The provenance of the painting.
An interesting question to follow up is that of the origin of the painting of the Angela’s vision.
This work was bought in 1964, at the same time as an Adoration of the Sacred Heart, by the “Association Touraine-Canada” from the Congregation of the Oblates of Mary Immaculate in Aix en Provence, when it had adorned the chapel.
“Les Cahiers du Patrimoine N° 30” published in France (Tours, décor et mobilier des édifices religieux et publics, Vincent Droguet et Marie Thérèse Réau, A.R.E.P Centre éditions) tell us the «the tradition, handed on by the Oblates and the members of the association, would say that they come from the old chapel of the Ursulines of this town. Considering their subjects, this origin is more than plausible, but it must not be forgotten that during the Revolution, the convent of Aix, became the “dépôt des Andrettes” and served as a place of conservation for works which had been seized. The paintings could come from the convent of Aix itself or from another Ursuline convent in the region where they had been seized before being stored at the “Andrettes”. In fact there is a Sainte Angèle in the list drawn up “le 19 germinal an XI” of objects left at the “dépôt des Andrettes” to be kept there.»

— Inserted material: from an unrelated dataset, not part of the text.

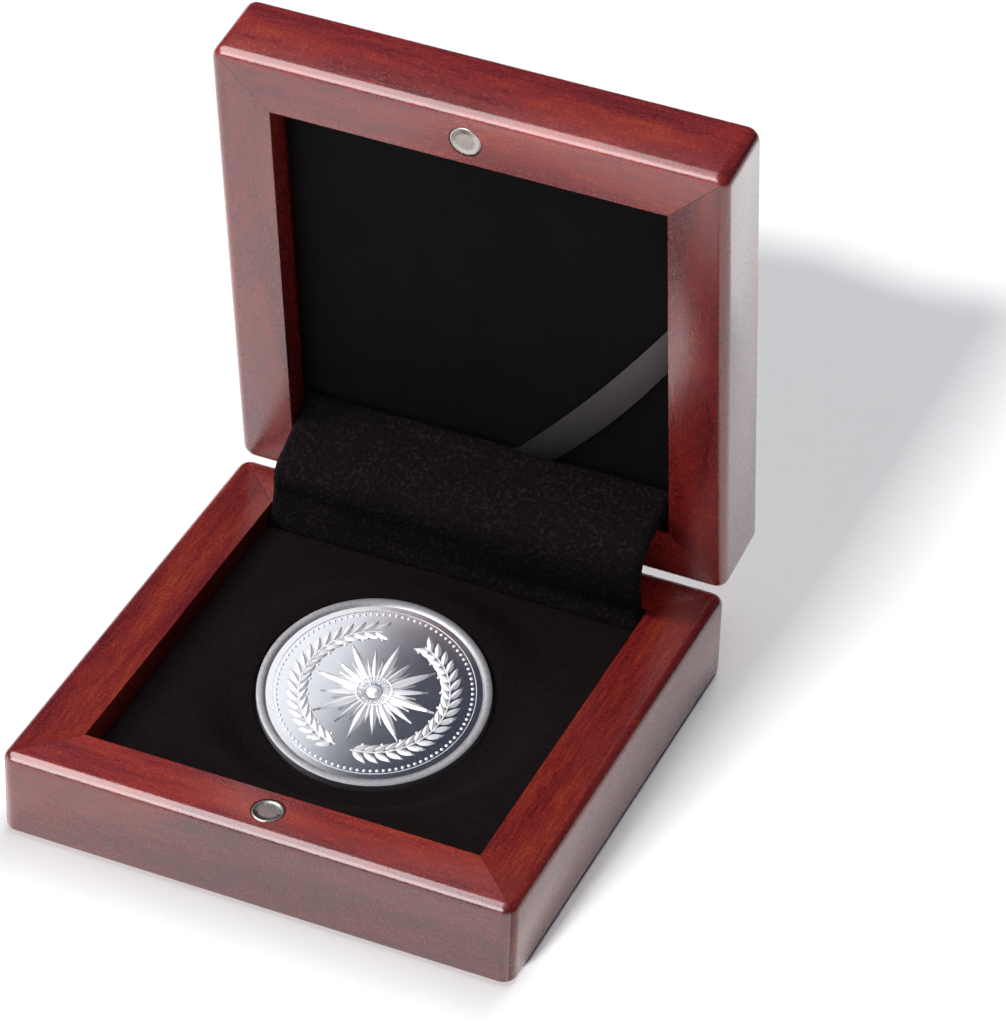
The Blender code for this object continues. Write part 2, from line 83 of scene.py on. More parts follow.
class Look:
    """A material with short calls that add nodes and join them."""

    def __init__(self, name):
        self.material = bpy.data.materials.new(name)
        self.material.use_nodes = True
        self.tree = self.material.node_tree
        self.shader = self.tree.nodes["Principled BSDF"]

    def add(self, kind, settings=None, **inputs):
        """Adds a node. Inputs are named or numbered as i0, i1; a socket is linked, a value is set."""
        made = self.tree.nodes.new(kind)
        for key, value in (settings or {}).items():
            setattr(made, key, value)
        for key, value in inputs.items():
            name = int(key[1:]) if key[0] == "i" and key[1:].isdigit() else key.replace("_", " ")
            self.put(made.inputs[name], value)
        return made

    def put(self, socket, value):
        if isinstance(value, bpy.types.NodeSocket):
            self.tree.links.new(value, socket)
        else:
            socket.default_value = value

    def set(self, **inputs):
        for key, value in inputs.items():
            self.put(self.shader.inputs[key.replace("_", " ")], value)

    def place(self, scale, turn=(0, 0, 0)):
        """The piece's own coordinates, turned and then scaled to features per metre."""
        here = self.add("ShaderNodeTexCoord").outputs["Object"]
        turned = self.add("ShaderNodeMapping", Vector=here, Rotation=turn).outputs["Vector"]
        return self.add("ShaderNodeMapping", Vector=turned, Scale=scale).outputs["Vector"]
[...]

Considering the German context of the painting as well as the style, also German, of the face of Angela and the Ursuline habit she wears, it could be asked how this painting could have been found in a convent in the South of France before the Revolution. Could the canvas have been executed in Germany and given afterwards to a monastery in France? Or was it a work done in Provence from the engravings of Augsburg which would have circulated among the Ursuline convents? We can recall the calling on all the monasteries of the Order in the years preceding the beatification, an invitation which crossed frontiers, fed by a vast network of exchange of letters. We know as well that artists travelled a lot from Germany to Italy and to France. The question remains open!
Saint Angela and Marie of the Incarnation
The hypothesis has sometimes been voiced that the central figure in the painting could be Marie of the Incarnation. We do not think so. Too many historical and iconographical elements converge in favour of Angela Merici.

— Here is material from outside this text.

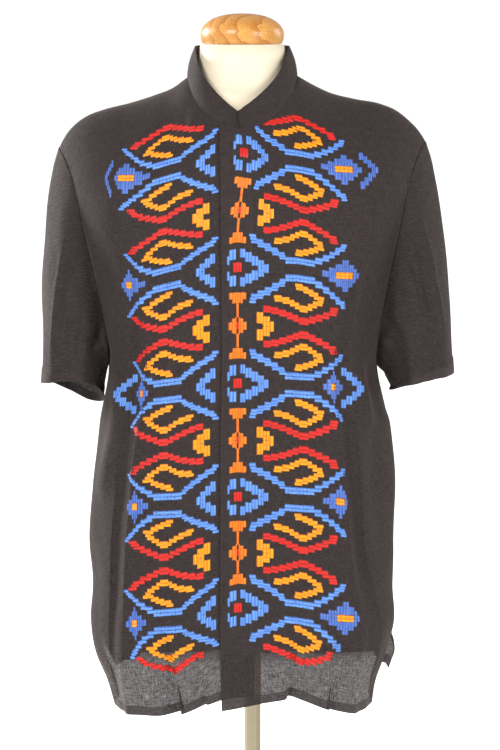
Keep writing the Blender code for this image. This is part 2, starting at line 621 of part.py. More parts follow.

It is interesting, however, to recall how present are the Tourangelles Marie of the Incarnation and her companions behind the allegory of Canada and to realise how much her fame had crossed borders in Europe and spread into the German monasteries.

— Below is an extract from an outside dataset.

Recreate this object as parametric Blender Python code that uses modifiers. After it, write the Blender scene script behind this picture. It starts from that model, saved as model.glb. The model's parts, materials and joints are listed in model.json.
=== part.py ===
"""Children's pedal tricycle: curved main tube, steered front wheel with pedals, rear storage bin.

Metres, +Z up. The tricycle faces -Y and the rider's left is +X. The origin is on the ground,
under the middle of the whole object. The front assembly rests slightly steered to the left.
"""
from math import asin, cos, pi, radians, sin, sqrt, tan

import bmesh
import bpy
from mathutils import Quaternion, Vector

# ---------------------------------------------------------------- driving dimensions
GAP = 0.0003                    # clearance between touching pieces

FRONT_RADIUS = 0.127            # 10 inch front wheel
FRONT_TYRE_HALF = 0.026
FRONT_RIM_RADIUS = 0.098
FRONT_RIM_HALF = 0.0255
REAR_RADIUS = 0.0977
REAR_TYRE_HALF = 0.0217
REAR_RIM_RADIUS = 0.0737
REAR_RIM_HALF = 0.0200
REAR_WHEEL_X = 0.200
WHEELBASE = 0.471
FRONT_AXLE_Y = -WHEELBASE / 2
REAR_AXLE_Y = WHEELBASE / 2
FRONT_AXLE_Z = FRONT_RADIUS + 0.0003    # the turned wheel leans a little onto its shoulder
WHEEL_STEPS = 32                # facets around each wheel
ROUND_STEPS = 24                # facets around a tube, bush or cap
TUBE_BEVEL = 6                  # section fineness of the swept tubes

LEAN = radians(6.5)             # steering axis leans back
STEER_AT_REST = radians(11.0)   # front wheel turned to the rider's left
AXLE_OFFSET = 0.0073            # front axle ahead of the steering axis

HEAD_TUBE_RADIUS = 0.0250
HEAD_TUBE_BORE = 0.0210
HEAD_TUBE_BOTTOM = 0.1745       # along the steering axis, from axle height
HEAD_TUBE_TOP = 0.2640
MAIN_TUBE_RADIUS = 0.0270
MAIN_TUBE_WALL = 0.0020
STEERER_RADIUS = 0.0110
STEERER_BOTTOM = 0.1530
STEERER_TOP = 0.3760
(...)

In the period of the engravings and the painting, a century after her arrival in Canada in 1639, the French presence in New France began to meet with difficulty with the advance of the British. However, the missionary spirit which had carried Marie of the Incarnation across the seas to evangelise the Amerindian peoples and to create the first girls’ school of the New World continued to be seen by the Ursuline monasteries as a major event and an exemplary reference point for their evangelical mission.
As for Marie of the Incarnation herself, she clearly sets her mission within the extension of Angela’s foundation since she wanted to give her name to one of her most fervent neophytes: “I had her given the name of our first mother, St Angela, thinking it was her due, since it was in a house of Angela’s daughters she was converted.” (Letter LXV to the Superior of the Ursulines of Tours, 29 September 1642 in Marie of the Incarnation 1599-1672 Correspondence, translated by Sr St Dominic Kelly osu from the French edition by Dom Guy Oury, Abbaye Saint Pierre, Solesmes, 1971).